I am working on a high power LED board project. It requires to have 100 LEDs, of different types and colors. There will need to be 17 individual strands (need to be able to dim them separate.) Max current of any strand will be around 1A. It is planned on powering this from a single 24VDC supply. This can be done using a 2Oz copper board, the back will have a full aluminum heat sink, and active cooling is allowed. Board is pretty large, around 1' x 1'.
My first thought was to definitely use switching LED drivers, to avoid having to burn off excess power as heat. But the idea of using 17 separate switchers seems like a EMC nightmare that may not have a easy solution.
I thought about using a TPS92512 driver, which allows me to drive all of their clocks together from an external crystal to help with EMC. But 17 switchers on 1 board still doesn't seem feasible to me.
So, should I not even consider using switchers, and just figure out the thermals with linear drivers instead? Or is there any other option I may be missing?
Edit: Did some quick math. If they were all driven linearly we would have to dissipate around 150 watts total..
Since the most a single linear driver can dissapate is around 5 watts, that approach isn't an option.
Only other thing I can think of is to use a FET to drive each strand, and use several high power resistors per strand to help spread out the heat across the board.
Edit 2: Some needed information. LED strands can not be combined
(number of LEDs in each strand, TOTAL voltage drop across strand, voltage needed to dissipate assuming 24VDC supply, Current req'd)

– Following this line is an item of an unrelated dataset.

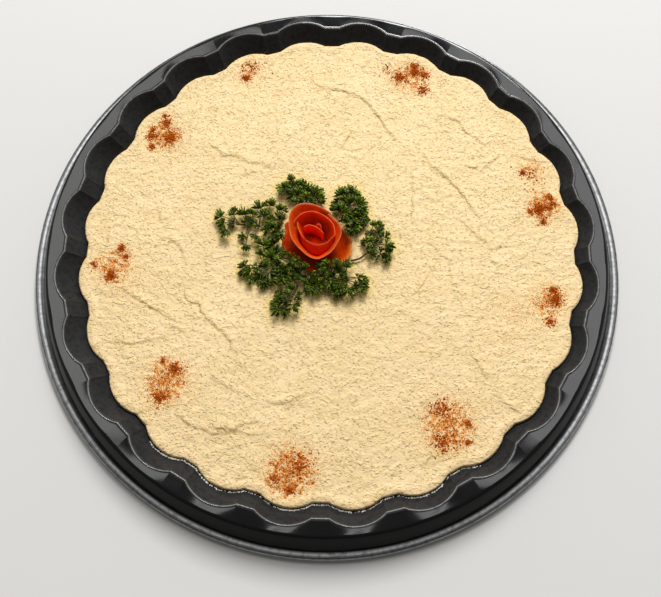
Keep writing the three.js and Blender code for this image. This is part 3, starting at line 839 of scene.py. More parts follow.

- 7 LEDs, 20.2V, 3.8V, 1.2A
- 7 LEDs, 20.2V, 3.8V, 1.2A
- 2 LEDs, 5.8V, 18.2V, 1.2A
- 7 LEDs, 20.2V, 3.8V, 1.2A
- 7 LEDs, 20.2V, 3.8V, 1.2A
- 2 LEDs, 5.8V, 18.2V, 1.2A
- 4 LEDs, 13.6V, 10.4V, 0.3A
- 8 LEDs, 22.4V, 1.6V, 1.8A
- 4 LEDs, 12.4V, 11.6V, 0.8A
- 10 LEDs, 21V, 3V, 1.2A
- 10 LEDs, 21V, 3V, 1.2A
- 4 LEDs, 8.4V, 15.6V, 1.2A
- 8 LEDs, 16.8V, 7.2V, 0.76A
- 4 LEDs, 8.4V, 15.6V, 0.76A
- 4 LEDs, 8.4V, 15.6V, 0.76A
- 8 LEDs, 14.8V, 9.2V, 1.62A
- 4 LEDs, 12.8V 11.2V, 0.78A
Another thought I had:
We can drive strands 1, 2, 4, 5, 7, 8, 9, 10, 11, 13, and 17 directly using the 24VDC input, using a FET and resistors to limit the current. The rest of the strands we can use one switching driver each like I originally thought. We would then only need 6 switchers, and would dissipate only around 60W from the strands directly driven via the 24VDC supply.